Why did you get into coding?
Nowadays, information technology provides many conveniences, and I think it is useful for everyone to have some basic coding abilities to facilitate their daily work and life.
In your opinion, how can AI change the world? How can we make sure it’s a force for good, triggering positive changes?
In recent years, AI has made considerable changes to our world, especially in the field of computer science. Five years ago, neural networks were rarely mentioned in academic papers; today, it is hard for researchers to get a paper published without covering deep learning methods. I do not think technology can be a force of evil, but people can.

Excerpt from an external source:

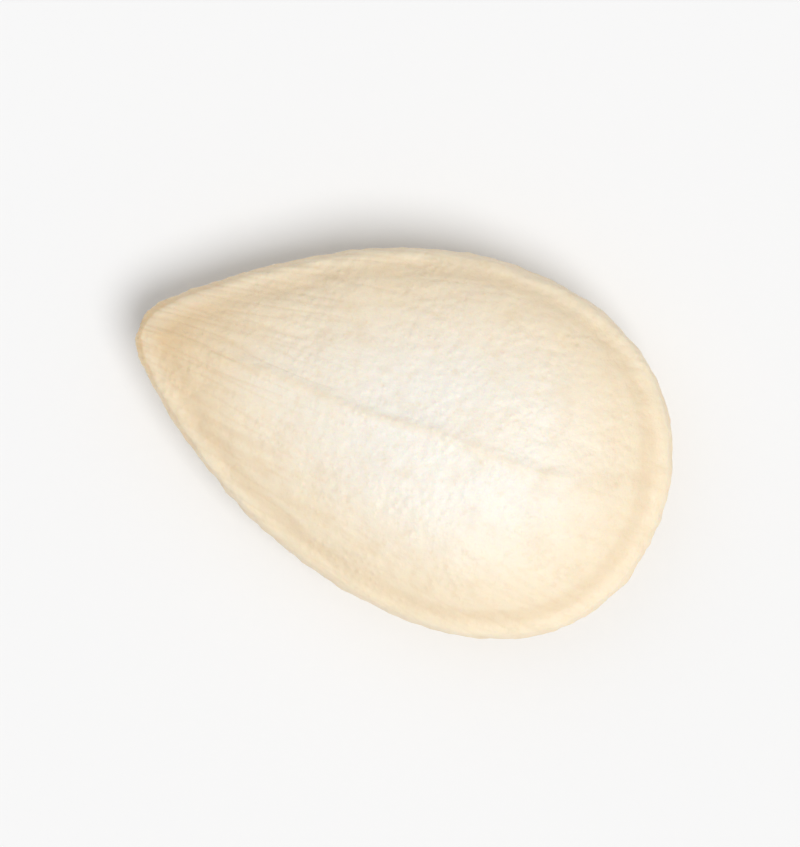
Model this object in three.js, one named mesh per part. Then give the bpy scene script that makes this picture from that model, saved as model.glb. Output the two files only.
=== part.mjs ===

We should encourage the development of AI and create a code of conduct for people using or working on it.
In which areas do you see AI having the greatest impact on people’s daily lives in the near future?
From my perspective, AI has ground-breaking capabilities in helping us perceive and recognise the real world. It has already succeeded in helping people carry out easy tasks such as improving image quality and recommending information. If AI develops smoothly over the coming years, I think it can deliver automatic driving and healthcare applications.
What would be your advice to tech students who are thinking about getting involved in the challenge?
Think twice, code once. Don’t start “doing something” before you fully understand the problem and have acquired sufficient background knowledge.
Highlights form the University Challenge were showcased at the DigitALL 2019 New Year Reception on 7 February 2019.